Although Bullington never saw anything explicit, "you just knew that something was going on," he says. "Bob had special relationships with some of the members. I remember some guys would complain about the people getting into Dismas."

Such statements could, of course, be dismissed as the grousing of parolees who'd had a falling-out with Sylvester over rent or other issues. But Gil Gardner, who was also Bullington's professor, wasn't so sure. Gardner was troubled by the admittance of a parolee in his late teens who "didn't fit any of the criteria for getting into Dismas, like spending five years in prison." The teen later claimed that he was "being sexually exploited at the house," Gardner recalls, "but I didn't know by whom."

No charges resulted from the resident's claim, which Gardner acknowledges may have been fabricated. But, he adds, there was "a disproportionate number of gay men" hanging around Dismas House, serving as volunteers. One resident moved in with one of them after leaving Dismas. While Sylvester was adamant about Gardner's students keeping their distance from the parolees, apparently out of fear that some con might seduce a young coed, he didn't seem to have any problem with same-sex relationships between volunteers and residents, says Gardner.

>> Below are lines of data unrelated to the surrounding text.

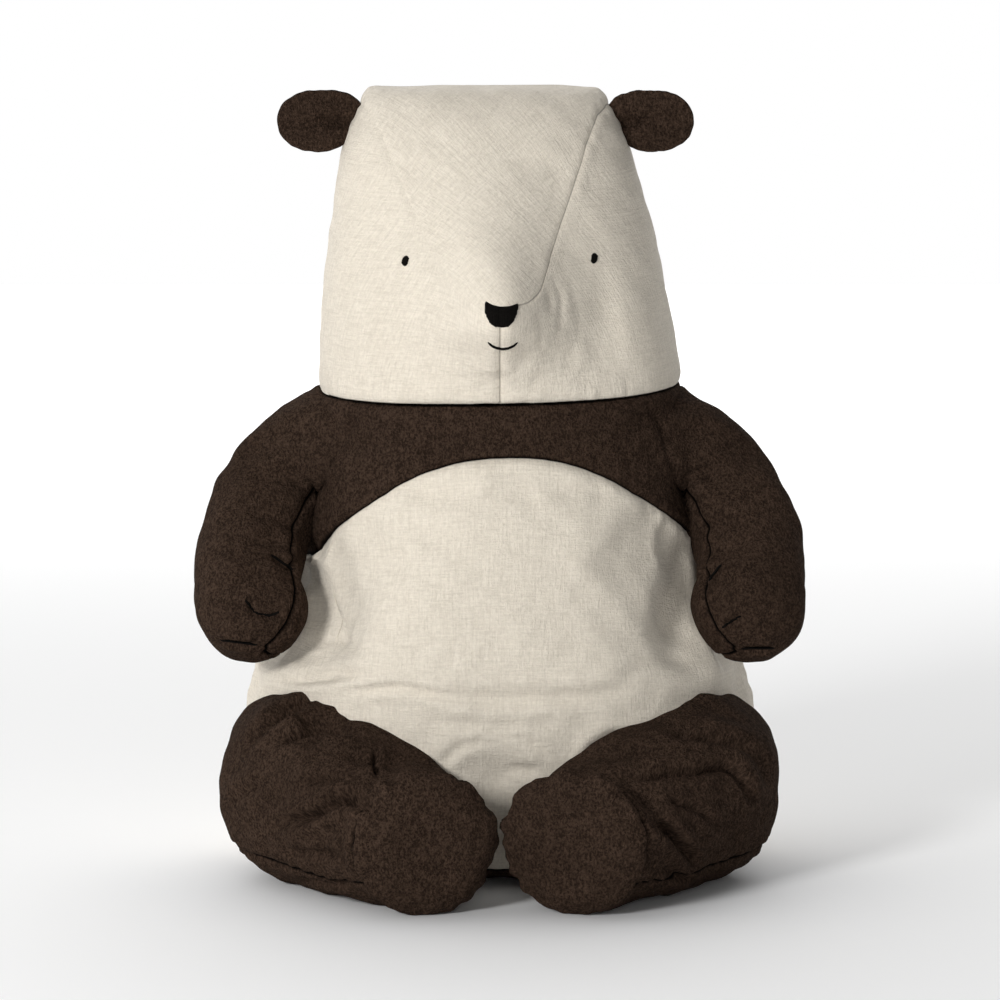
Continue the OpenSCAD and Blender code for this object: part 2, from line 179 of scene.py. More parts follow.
def head_at(turn, lat):
    """Head: turn in degrees round from the front towards +X, lat in degrees from the neck to the crown."""
    turn, lat = np.radians(turn), np.radians(lat)
    up = np.sin(lat)
    rise = (CROWN_Z - NECK_Z) * up
    half = np.interp(rise, HEAD_HALF[:, 0], HEAD_HALF[:, 1])
    close = np.clip(np.cos(lat), 0, 1)
    a = half * close ** 0.035
    b = HEAD_HALF_D * close ** 0.6
    x = a * spow(np.sin(turn), 0.85)
    y = b * spow(np.cos(turn), 0.85)
    off = (rise - SNOUT_RISE) / np.where(rise > SNOUT_RISE, 64, 38)
    snout = np.where(np.cos(turn) > 0, SNOUT_REACH * np.exp(-(x / SNOUT_HALF_W) ** 2 - off * off), 0)
    z = neck_line(np.degrees(turn)) * (1 - up) + (NECK_Z + (CROWN_Z - NECK_Z) * up) * up + rise * (1 - up)
    # the middle of the chin and snout doesn't lean, so the chin's seam stays upright
    straight = np.where(np.cos(turn) > 0, np.exp(-(x / 50) ** 2) * (1 - smooth((rise - 80) / 80)), 0)
    return np.stack([x + HEAD_LEAN * rise * (1 - straight), MID_Y - y - snout, z], -1)


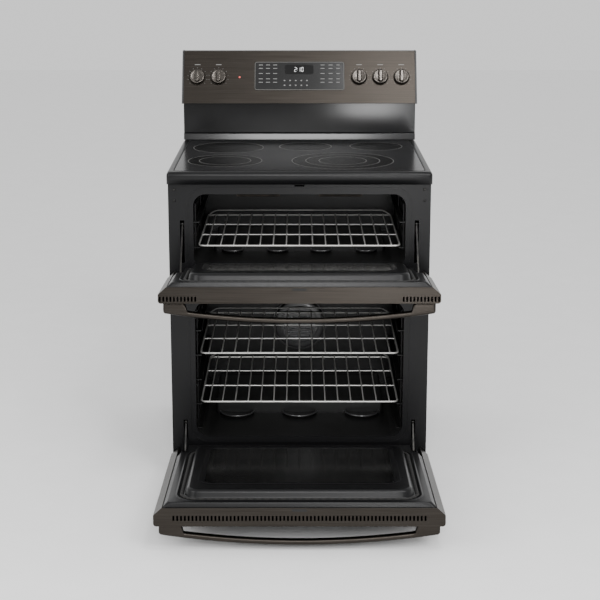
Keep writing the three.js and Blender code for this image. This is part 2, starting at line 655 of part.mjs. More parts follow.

"That kind of disturbed me as well," Gardner says. "It was a somewhat exploitive situation. These guys didn't have a place to live. A lot of guys in prison aren't homosexual by choice--they're victimized by other men."

During one of Gardner's classes, he saw how Sylvester himself could punch parolees' buttons. Sylvester introduced the students to a new arrival named Gordon. "Bob kind of used the guy as a demonstration," Gardner recalls. "He was talking about him as if he was an object, really humiliating him: 'Gordon has no self-esteem, he doesn't feel he can do anything, all he's got is this lousy pair of shoes'--it almost brought the guy to tears. Then he said, 'Okay, Gordon, you'll spend the first night at my apartment.' And off they went."

Sylvester supporters have suggested that many of the incidents cited as examples of his "improper" behavior could have been gestures of compassion. The most telling episode, though, may have been the firing of Anne Catto, a popular house manager--an event that triggered considerable turmoil on the Dismas board and came only days after she had confronted the executive director about his relationship with a particular resident.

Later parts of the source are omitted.